EX Warm up R-spatial

R is a very powerful software tool with many functions. In this course, we are interested in using R to analyze spatial data and create maps based on it.

The first exercise in this unit is pragmatic and deals with preparing and handling the aerial photo data used for the rest of the course.

In the remainder of this course, we will classify or “predict” the location of buildings from this data with the help of suitable models. For this purpose, several types of data are necessary. Furthermore, this data has to be converted into a specific form for technical and organizational reasons.

The following script snippets show how the data should be organized and which tools to use.

In detail, we will perform the following tasks:

  1. download the prepared data from the course server
  2. prepare the grid and vector data
  3. visualize the data
  4. calculate some indices
  5. save the results

Step 1 - Get the data and setup the working environment

The Hessian State Department of Land Management and Geoinformation (Hessische Verwaltung fuer Bodenmanagement und Geoinformation; HVBG) commissions flights for the entire state of Hesse every 2 years. They make the imagery, known as digital orthophotos (DOPs), available in 20cm and 40cm resolution with 4 channels: Red (R), Green (G), Blue (B) and Near-Infrared (NIR). More information about the HVBG’s DOPs is available here (German only).

The 20-cm DOP of our study area is available for download from the course server. Please note that the HVBG has provided these DOPs free of charge for the purpose of education and that they may only be used in the context of this course.
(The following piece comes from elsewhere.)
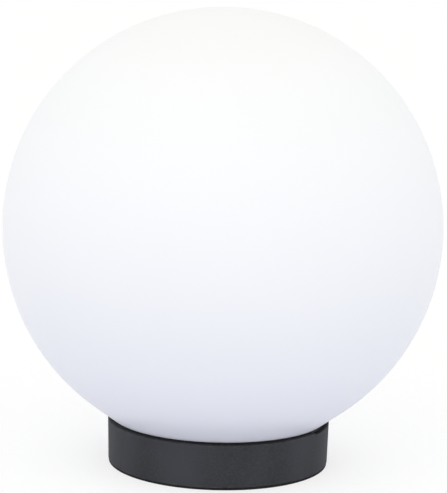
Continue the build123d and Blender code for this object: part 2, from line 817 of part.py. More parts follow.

Writing it down as a script. Remember: We start every single script by sourcing our script geoAI_setup.R, from Unit 1. Then we start the actual work:

  • First, we import a digital orthophoto of Marburg. To import so-called raster data, we normally use the package terra, which is loaded with the call library(terra). We don’t need to do this, however, because we already loaded the package via the setup script.
  • Next, we import a vector data set containing the areas of the buildings.
  • Then, we check the georeferencing.
  • Finally, we visualize the data.

Step 2 - Prepare the data

After downloading the file, save it into the data path of our working environment. We will start by creating a new R script called data.R in the src folder.

Raster data

Specifically, we use the rast function from the terra package to import the TIF file here. By using the :: syntax, i.e. package::function, we guarantee that we are using a specific function from a specific package. This concept is important to ensure that we are using the correct function (because some packages use the same function names, which is called masking).

Vector data

In addition to raster data, R can handle vector data as well. A different package, sf, is required to read vector data of many types. For training purposes, we will download some data from the Openstreetmap (OSM) database. Take a look at the website for an overview of the available features.

# Example Polygons
# OSM public data buildings marburg
# load OSM data for the Marburg region

buildings <- osmdata::opq(bbox = "marburg de") %>%
  osmdata::add_osm_feature(key = "building") %>%
  osmdata::osmdata_sf()

buildings <- buildings$osm_polygons

# have a look at your data
buildings

plot(st_geometry(buildings))

Coordinate reference system

Geospatial data always needs a coordinate reference system (CRS). In R, you can check the CRS of an imported layer using the crs function in the terra package.

# check CRS
terra::crs(dop)
terra::crs(buildings)

If you want to work with both of these layers together they should return the same CRS. In cases when you are uncertain if two layers have the same CRS, you can use the same.crs function to test if they are the same.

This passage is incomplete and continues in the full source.